Domestic Battery Manufacturing
Recognising that dependence on imported batteries is a strategic vulnerability, NEP 2026 emphasises the development of domestic battery manufacturing capability. India's Production-Linked Incentive (PLI) scheme for Advanced Chemistry Cell (ACC) batteries is already pursuing this, and NEP 2026 reinforces it as a strategic priority.
The Complementarity of Nuclear and Renewables
A key insight in NEP 2026 is that nuclear and renewable energy are complementary rather than competing. Variable renewables — solar and wind — are excellent at providing zero-carbon energy when the sun shines and wind blows, but they create challenges of variability and intermittency. Nuclear power provides firm, 24×7 zero-carbon baseload that supports the grid during periods when renewables cannot generate.
The combination of large-scale solar and wind (for low-cost bulk energy) + pumped storage and BESS (for intra-day balancing) + nuclear (for seasonal and long-duration firm capacity) + hydropower (for flexible, storable clean energy) is increasingly recognised globally as the optimal architecture for a deep-decarbonisation electricity system.

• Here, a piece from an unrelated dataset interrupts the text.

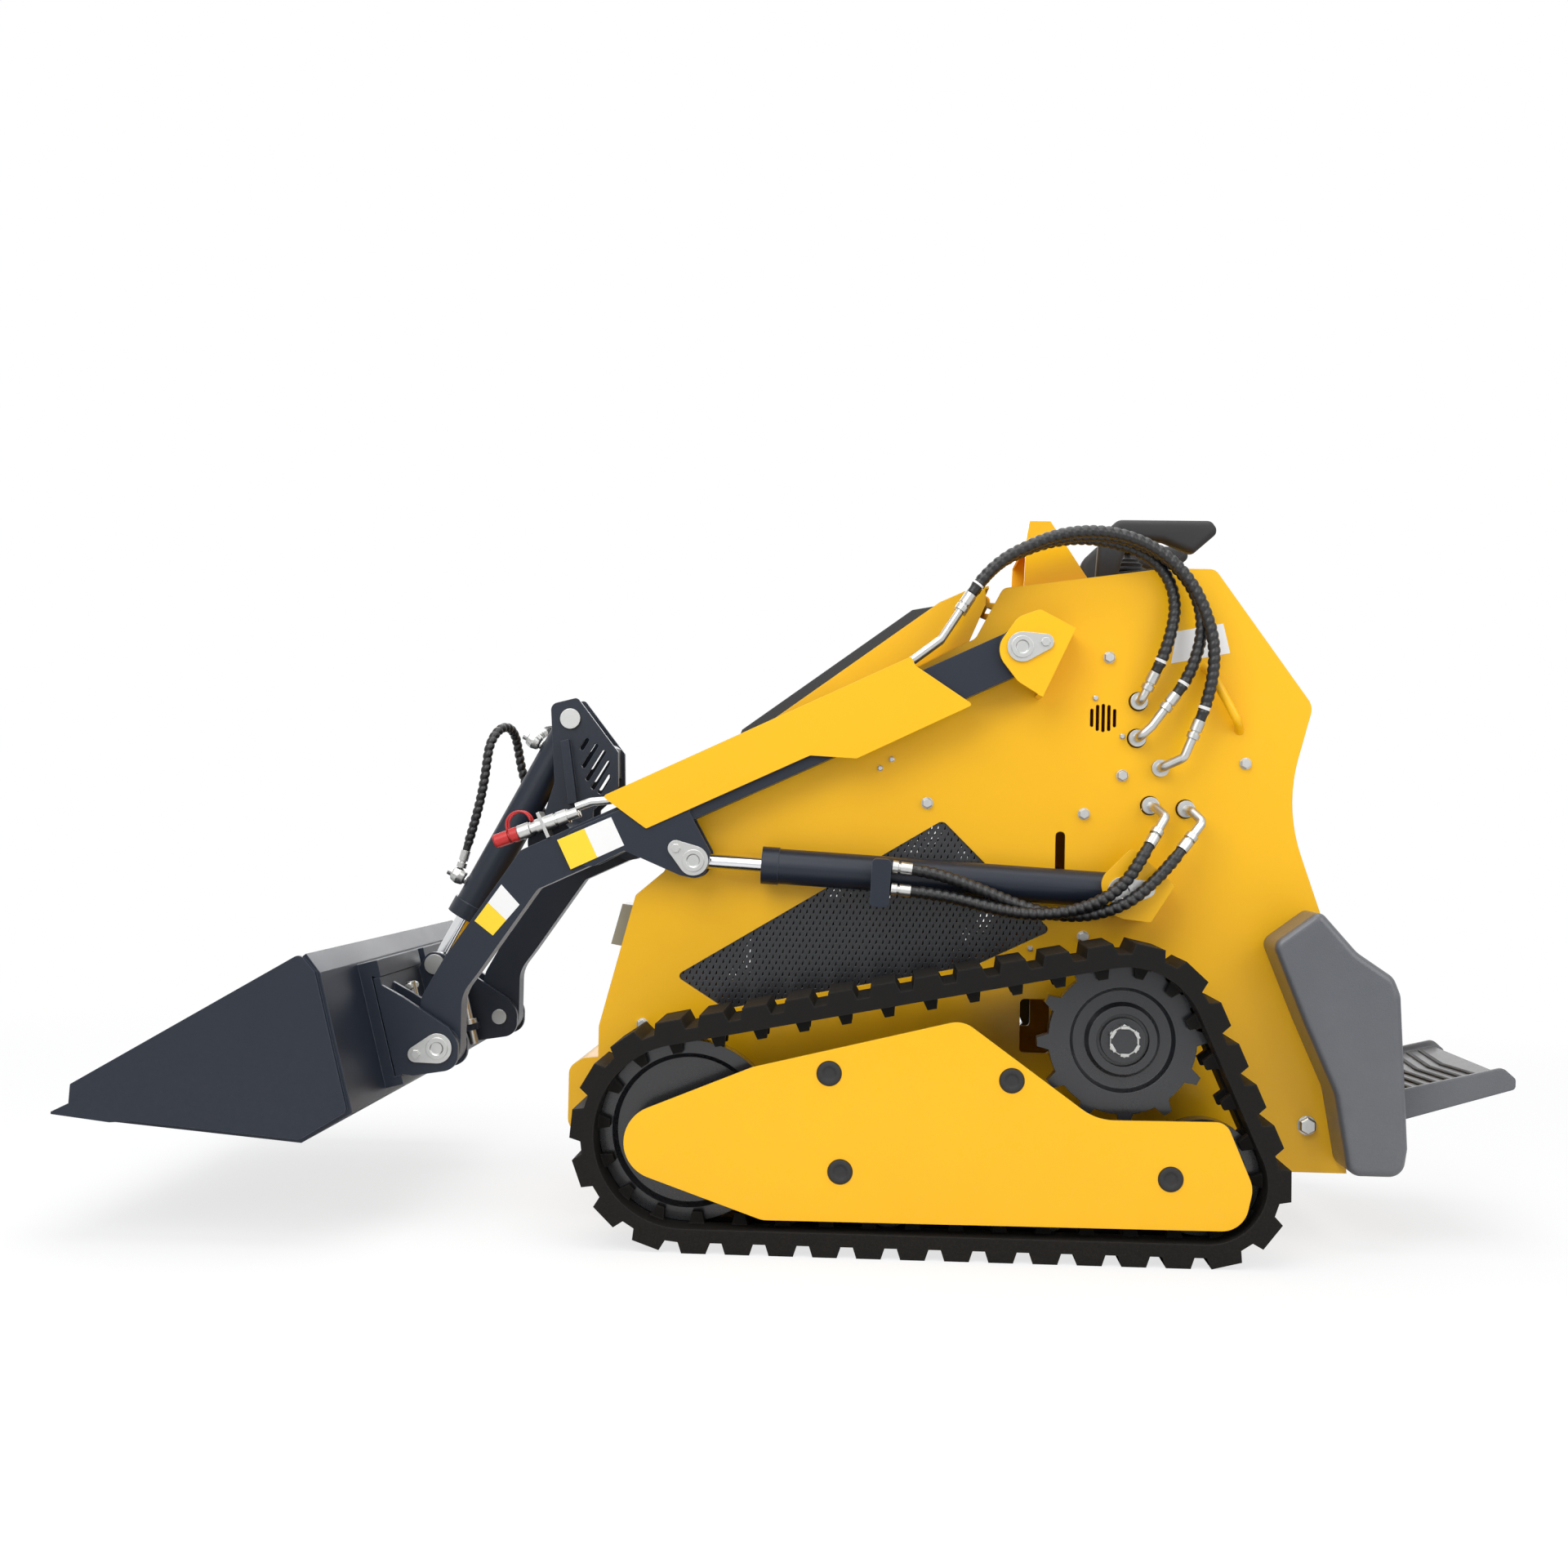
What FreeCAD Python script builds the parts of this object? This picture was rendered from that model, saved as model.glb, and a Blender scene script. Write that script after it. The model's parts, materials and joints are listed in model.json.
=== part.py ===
# Mini skid steer loader on rubber tracks: stand-on chassis, lift arms, bucket and step.
# Millimetres. +X points forward to the bucket, +Y to the machine's left, +Z up.
# The origin is on the ground, in the middle of the machine's length and width.
import FreeCAD, Part
import math
import os
import re
from types import SimpleNamespace
from FreeCAD import Placement, Rotation, Vector

doc = FreeCAD.newDocument("MiniSkidSteer")
sheet = doc.addObject("Spreadsheet::Sheet", "Sizes")

# Every driving size: alias and value
sizes = [
    # widths, from the middle of the machine to one side
    ("sideOuter", 245), ("sheetSide", 8), ("armGap", 12), ("armWidth", 60), ("trackGap", 80),
    ("trackWidth", 180), ("bucketHalf", 575), ("runClear", 5), ("fitGap", 0.3),
    # pivots, seen from the side
    ("pivotX", -355), ("pivotZ", 1024), ("baseX", -534), ("baseZ", 605), ("rodX", 208), ("rodZ", 643),
    ("bucketX", 648), ("bucketZ", 307), ("tiltX", 470), ("tiltZ", 899), ("eyeX", 721), ("eyeZ", 431),
    ("pinRadius", 15), ("flagRadius", 26), ("flagTip", 14), ("flagSheet", 5), ("pinHead", 3),
    # chassis
    ("bellyZ", 119), ("noseX", 378), ("noseTop", 344), ("browX", 317), ("browZ", 578),
    ("cowlX", 267), ("cowlZ", 621), ("shoulderX", 190), ("shoulderZ", 806), ("hingeReach", 25),
    ("hingeDrop", 7), ("deckFrontX", -325), ("deckFrontZ", 1135), ("deckRearX", -697),
    ("deckRearZ", 1174), ("heelX", -871), ("heelZ", 925), ("waistX", -824), ("waistZ", 757),
    ("hipX", -900), ("hipZ", 540), ("footX", -941), ("sheetFloor", 6), ("sheetPanel", 5),
    ("ventRadius", 27), ("ventSlot", 6), ("portRadius", 17), ("handleReach", 32), ("handleRadius", 8),
    ("meshSheet", 3),
    ("bumperReach", 431), ("bumperTop", 289),
    # hood
    ("hoodFrontX", 180), ("hoodFrontZ", 822), ("hoodSheet", 4), ("grilleHalf", 190), ("grilleRise", 20),
    # tracks
    ("pitch", 72), ("links", 38), ("teeth", 12), ("band", 22), ("lugHeight", 18), ("hornDepth", 20), ("coreDrop", 1.3),
    ("sprocketX", -527), ("sprocketZ", 361), ("idlerRadius", 152), ("rearRadius", 97), ("rearX", -660),
    ("rollerRadius", 42), ("wheelWidth", 40), ("windowWidth", 46), ("hornWidth", 16),
    ("coverSheet", 6), ("coverInset", 8), ("plugRadius", 17), ("railSheet", 8), ("railInset", 16), ("axleRadius", 20),
    # arms
    ("kneeX", 513), ("kneeZ", 655), ("armDepth", 76), ("tubeInset", 5), ("gusset", 8), ("coverArm", 4),
    ("clevisGap", 7), ("clevisSheet", 8),
    ("crossX", 468), ("crossZ", 668), ("crossRadius", 42), ("bracketHalf", 56), ("bracketSheet", 12),
    # attach plate and bucket
    ("earSheet", 12), ("plateSheet", 12), ("lugSheet", 14),
    ("wallBucket", 8), ("cuttingEdge", 16), ("tipX", 1233),
    # cylinders
    ("barrelRadius", 31), ("rodRadius", 13), ("boreRadius", 24), ("eyeRadius", 26), ("eyeWidth", 36),
    ("glandRadius", 33), ("tiltBarrelRadius", 31), ("tiltRodRadius", 15), ("hoseRadius", 10), ("tiltHoseRadius", 8), ("crimpLength", 34),
    ("pipeRadius", 7),
    # counterweights and step
    ("weightDepth", 113), ("weightRound", 12), ("lockRadius", 9), ("stepHalf", 238), ("stepEndX", -1233), ("stepPinX", -975), ("stepPinZ", 240),
    ("stepSheet", 8),
]
for row, (alias, value) in enumerate(sizes, start=1):
    sheet.set("A%d" % row, alias)
    sheet.set("B%d" % row, str(value))
    sheet.setAlias("B%d" % row, alias)
doc.recompute()
v = SimpleNamespace(**{alias: float(sheet.get(alias)) for alias, value in sizes})
nodes = {}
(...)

NEP 2026 is the first Indian electricity policy document to articulate this portfolio vision clearly.
Conclusion
The nuclear and renewable energy provisions of NEP 2026 are ambitious and well-conceived. The nuclear expansion programme — if the SHANTI Act framework is effectively implemented — could provide India with a powerful clean energy option for the second half of the century. The renewable integration reforms — scheduling parity, storage deployment, P2P trading — address real market design challenges. The success of both will depend on the speed of regulatory implementation and the resolution of the structural issues (liability, land acquisition, DISCOM financial health) that have historically constrained the sector's growth.
Disclaimer: This article is for informational purposes only and does not constitute legal advice. Please consult a qualified lawyer for advice specific to your situation.